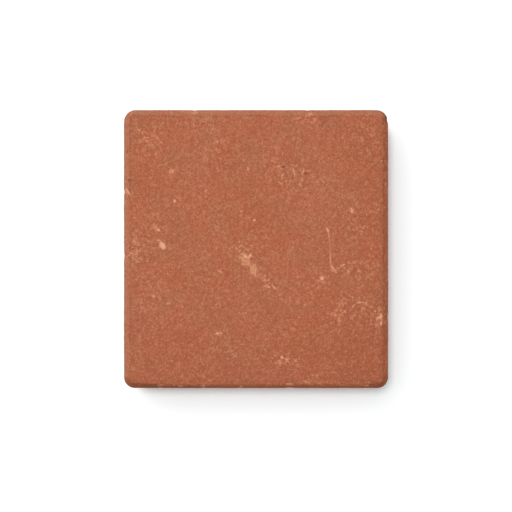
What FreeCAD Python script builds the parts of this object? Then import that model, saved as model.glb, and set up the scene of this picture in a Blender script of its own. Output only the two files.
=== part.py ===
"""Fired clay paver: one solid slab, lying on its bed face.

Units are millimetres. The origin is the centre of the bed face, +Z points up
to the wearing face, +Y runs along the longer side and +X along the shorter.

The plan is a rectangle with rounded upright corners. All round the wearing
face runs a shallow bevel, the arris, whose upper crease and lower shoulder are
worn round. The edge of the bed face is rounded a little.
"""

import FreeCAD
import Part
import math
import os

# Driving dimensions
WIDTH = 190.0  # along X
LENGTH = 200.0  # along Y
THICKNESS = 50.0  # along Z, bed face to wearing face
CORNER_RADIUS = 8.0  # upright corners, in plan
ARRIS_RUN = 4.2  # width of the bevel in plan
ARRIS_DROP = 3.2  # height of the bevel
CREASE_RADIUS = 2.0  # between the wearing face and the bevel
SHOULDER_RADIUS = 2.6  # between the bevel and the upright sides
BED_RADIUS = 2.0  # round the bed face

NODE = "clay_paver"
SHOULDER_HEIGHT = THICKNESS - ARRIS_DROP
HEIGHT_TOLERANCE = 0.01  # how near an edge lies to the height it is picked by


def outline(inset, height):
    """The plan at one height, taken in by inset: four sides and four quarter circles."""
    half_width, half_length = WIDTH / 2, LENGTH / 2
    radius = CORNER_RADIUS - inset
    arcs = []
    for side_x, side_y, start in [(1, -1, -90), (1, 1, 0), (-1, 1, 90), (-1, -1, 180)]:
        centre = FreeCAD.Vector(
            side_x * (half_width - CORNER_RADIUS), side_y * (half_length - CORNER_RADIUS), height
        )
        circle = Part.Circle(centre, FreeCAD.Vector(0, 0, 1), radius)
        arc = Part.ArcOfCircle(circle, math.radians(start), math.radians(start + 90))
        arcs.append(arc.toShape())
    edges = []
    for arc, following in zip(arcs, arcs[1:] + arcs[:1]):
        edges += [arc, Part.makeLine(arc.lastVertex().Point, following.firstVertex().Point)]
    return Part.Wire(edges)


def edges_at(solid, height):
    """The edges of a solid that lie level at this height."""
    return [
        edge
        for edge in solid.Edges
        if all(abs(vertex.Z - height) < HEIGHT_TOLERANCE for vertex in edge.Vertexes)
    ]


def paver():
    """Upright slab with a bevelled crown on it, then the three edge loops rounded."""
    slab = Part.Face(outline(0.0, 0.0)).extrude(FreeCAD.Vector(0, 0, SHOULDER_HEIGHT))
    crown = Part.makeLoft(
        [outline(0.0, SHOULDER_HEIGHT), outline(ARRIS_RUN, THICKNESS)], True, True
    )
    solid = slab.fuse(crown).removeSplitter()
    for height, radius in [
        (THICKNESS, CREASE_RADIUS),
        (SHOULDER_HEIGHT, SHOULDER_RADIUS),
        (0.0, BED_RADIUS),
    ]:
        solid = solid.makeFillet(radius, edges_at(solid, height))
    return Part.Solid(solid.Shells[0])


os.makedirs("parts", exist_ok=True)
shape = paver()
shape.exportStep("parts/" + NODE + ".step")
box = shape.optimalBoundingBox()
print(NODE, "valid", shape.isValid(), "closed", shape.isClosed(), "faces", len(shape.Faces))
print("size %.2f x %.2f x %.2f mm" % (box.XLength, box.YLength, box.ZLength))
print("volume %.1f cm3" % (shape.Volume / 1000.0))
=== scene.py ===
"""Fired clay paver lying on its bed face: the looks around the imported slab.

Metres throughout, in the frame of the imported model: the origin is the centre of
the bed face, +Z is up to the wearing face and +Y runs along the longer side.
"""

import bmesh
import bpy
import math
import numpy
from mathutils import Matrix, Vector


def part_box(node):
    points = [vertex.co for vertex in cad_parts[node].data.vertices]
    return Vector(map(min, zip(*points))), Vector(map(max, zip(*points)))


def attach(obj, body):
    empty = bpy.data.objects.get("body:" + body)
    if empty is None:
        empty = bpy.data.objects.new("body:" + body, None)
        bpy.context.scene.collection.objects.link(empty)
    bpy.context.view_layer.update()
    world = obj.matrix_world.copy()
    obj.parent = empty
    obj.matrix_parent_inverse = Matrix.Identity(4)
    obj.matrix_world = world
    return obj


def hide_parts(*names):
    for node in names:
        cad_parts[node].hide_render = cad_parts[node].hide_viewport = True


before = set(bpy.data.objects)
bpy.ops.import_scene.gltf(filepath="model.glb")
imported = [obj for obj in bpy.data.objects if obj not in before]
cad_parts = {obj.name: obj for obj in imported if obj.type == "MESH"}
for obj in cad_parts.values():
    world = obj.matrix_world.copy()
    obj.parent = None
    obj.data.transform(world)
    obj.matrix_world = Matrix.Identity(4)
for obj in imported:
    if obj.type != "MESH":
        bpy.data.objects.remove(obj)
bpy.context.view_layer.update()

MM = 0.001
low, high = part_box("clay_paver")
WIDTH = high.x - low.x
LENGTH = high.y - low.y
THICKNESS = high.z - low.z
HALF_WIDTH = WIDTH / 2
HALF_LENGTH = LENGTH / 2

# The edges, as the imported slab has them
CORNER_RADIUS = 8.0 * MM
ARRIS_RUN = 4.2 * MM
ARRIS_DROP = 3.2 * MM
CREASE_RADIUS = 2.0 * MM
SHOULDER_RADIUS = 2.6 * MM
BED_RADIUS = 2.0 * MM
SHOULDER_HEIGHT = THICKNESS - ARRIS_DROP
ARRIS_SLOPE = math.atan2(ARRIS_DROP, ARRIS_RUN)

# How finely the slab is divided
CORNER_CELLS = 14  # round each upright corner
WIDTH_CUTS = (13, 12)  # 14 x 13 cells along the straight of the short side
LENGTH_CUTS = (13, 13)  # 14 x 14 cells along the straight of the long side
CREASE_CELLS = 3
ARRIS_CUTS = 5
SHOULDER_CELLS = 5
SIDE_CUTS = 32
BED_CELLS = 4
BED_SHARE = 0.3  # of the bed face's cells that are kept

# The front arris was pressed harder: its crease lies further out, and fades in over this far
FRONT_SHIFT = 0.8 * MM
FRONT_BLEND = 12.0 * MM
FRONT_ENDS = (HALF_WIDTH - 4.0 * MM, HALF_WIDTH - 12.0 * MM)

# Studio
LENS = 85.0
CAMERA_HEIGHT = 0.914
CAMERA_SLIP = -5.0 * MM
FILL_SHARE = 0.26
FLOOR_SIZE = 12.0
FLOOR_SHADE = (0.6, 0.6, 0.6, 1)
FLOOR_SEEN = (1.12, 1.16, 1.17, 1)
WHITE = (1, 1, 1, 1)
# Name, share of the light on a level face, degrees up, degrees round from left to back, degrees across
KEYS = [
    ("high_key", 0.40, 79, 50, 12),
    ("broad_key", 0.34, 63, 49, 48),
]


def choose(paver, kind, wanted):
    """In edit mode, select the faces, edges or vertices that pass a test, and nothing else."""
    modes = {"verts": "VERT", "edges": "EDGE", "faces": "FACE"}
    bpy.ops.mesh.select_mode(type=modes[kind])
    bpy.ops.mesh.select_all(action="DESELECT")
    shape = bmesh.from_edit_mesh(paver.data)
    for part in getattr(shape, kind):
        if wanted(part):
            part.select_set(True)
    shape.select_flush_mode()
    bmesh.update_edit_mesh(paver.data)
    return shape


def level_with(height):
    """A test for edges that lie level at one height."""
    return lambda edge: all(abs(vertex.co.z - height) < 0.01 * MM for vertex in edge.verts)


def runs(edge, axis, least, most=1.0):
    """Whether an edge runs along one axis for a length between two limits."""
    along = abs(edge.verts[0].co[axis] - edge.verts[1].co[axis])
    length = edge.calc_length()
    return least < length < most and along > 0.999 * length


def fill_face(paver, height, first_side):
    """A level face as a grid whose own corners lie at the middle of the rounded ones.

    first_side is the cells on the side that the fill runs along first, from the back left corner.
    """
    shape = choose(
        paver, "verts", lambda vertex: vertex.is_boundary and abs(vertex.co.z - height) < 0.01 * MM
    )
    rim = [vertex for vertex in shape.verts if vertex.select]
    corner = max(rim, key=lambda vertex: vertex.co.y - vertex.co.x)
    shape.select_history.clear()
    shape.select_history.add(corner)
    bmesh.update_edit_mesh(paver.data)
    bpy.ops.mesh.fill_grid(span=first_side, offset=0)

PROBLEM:
Quote verbatim the opening lines of the listing above, ending with the line where "HEIGHT_TOLERANCE = 0.01" appears; include both endpoints and nothing more.

OUTPUT FOR THIS TASK:
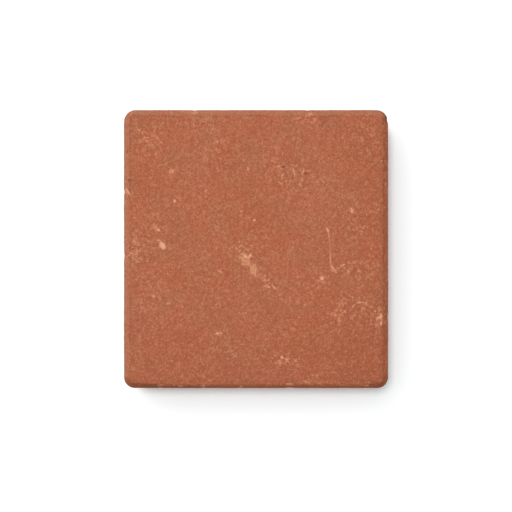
What FreeCAD Python script builds the parts of this object? Then import that model, saved as model.glb, and set up the scene of this picture in a Blender script of its own. Output only the two files.
=== part.py ===
"""Fired clay paver: one solid slab, lying on its bed face.

Units are millimetres. The origin is the centre of the bed face, +Z points up
to the wearing face, +Y runs along the longer side and +X along the shorter.

The plan is a rectangle with rounded upright corners. All round the wearing
face runs a shallow bevel, the arris, whose upper crease and lower shoulder are
worn round. The edge of the bed face is rounded a little.
"""

import FreeCAD
import Part
import math
import os

# Driving dimensions
WIDTH = 190.0  # along X
LENGTH = 200.0  # along Y
THICKNESS = 50.0  # along Z, bed face to wearing face
CORNER_RADIUS = 8.0  # upright corners, in plan
ARRIS_RUN = 4.2  # width of the bevel in plan
ARRIS_DROP = 3.2  # height of the bevel
CREASE_RADIUS = 2.0  # between the wearing face and the bevel
SHOULDER_RADIUS = 2.6  # between the bevel and the upright sides
BED_RADIUS = 2.0  # round the bed face

NODE = "clay_paver"
SHOULDER_HEIGHT = THICKNESS - ARRIS_DROP
HEIGHT_TOLERANCE = 0.01  # how near an edge lies to the height it is picked by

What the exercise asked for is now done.